The second and final performance of Showtime was rescheduled. This time the lights stayed on, stage fright was nearly gone, and the word had spread that this was a very good show. No one worried about empty seats anymore.

The cast had become more than friends; they were more like one big family. The natural barriers between the ages broke down. The teens became good friends with the adults. The adults had a new appreciation for the youth. Tina Johnson said, “I’ll be with my friends at the grocery store, and I’ll see someone from Showtime. We just start talking. My friends always ask, ‘How come you are friends with so many grownups?’”

Showtime was a really great experience,” said Jessica Seemann, Moorpark First Ward. “I made a lot of new friends, and I became closer to my old friends. My family brought seven nonmembers to the show. They loved it. I am so glad I decided to be in Showtime.

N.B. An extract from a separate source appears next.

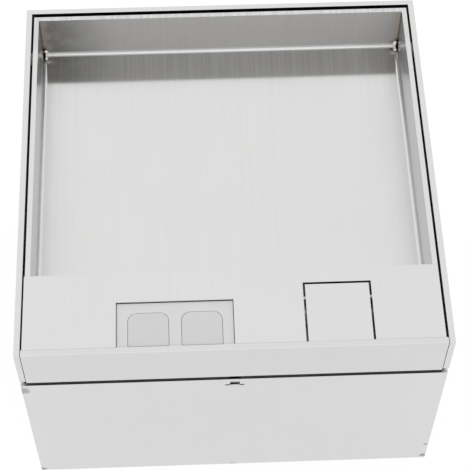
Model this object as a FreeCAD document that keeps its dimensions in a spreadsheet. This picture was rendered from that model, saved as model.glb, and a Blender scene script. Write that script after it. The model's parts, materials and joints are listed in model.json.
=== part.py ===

Why spend all the time and effort to put together such a big show? Emily Benton, 17, of the Moorpark First Ward, knows. “I loved it! I met so many new friends. I love doing things like that and spending time with good LDS people. It was a great missionary experience.”

Now back to Marshall. Did he ever learn to sing and dance? His choreographer, Kathi Orme, says, “His part was not easy. He worked very hard, and he got it.”

But Marshall is harder on himself. “I wish I could say that I’m a better singer and dancer now, but I am still terrible at both.” But there he was, up on stage, trying to smile and concentrate on his feet at the same time. He did great.

Photography by Janet Thomas

A lot of the performers had the same reaction Marshall had. They were unsure of their talents and nervous about appearing on stage. But they made the commitment and stuck to it. In the process they developed new confidence, made new friends, and discovered hidden talents.

Barriers went down. The teens became good friends with the adults. The adults had a new appreciation for the youth. And everyone grew spiritually as they worked and prayed together.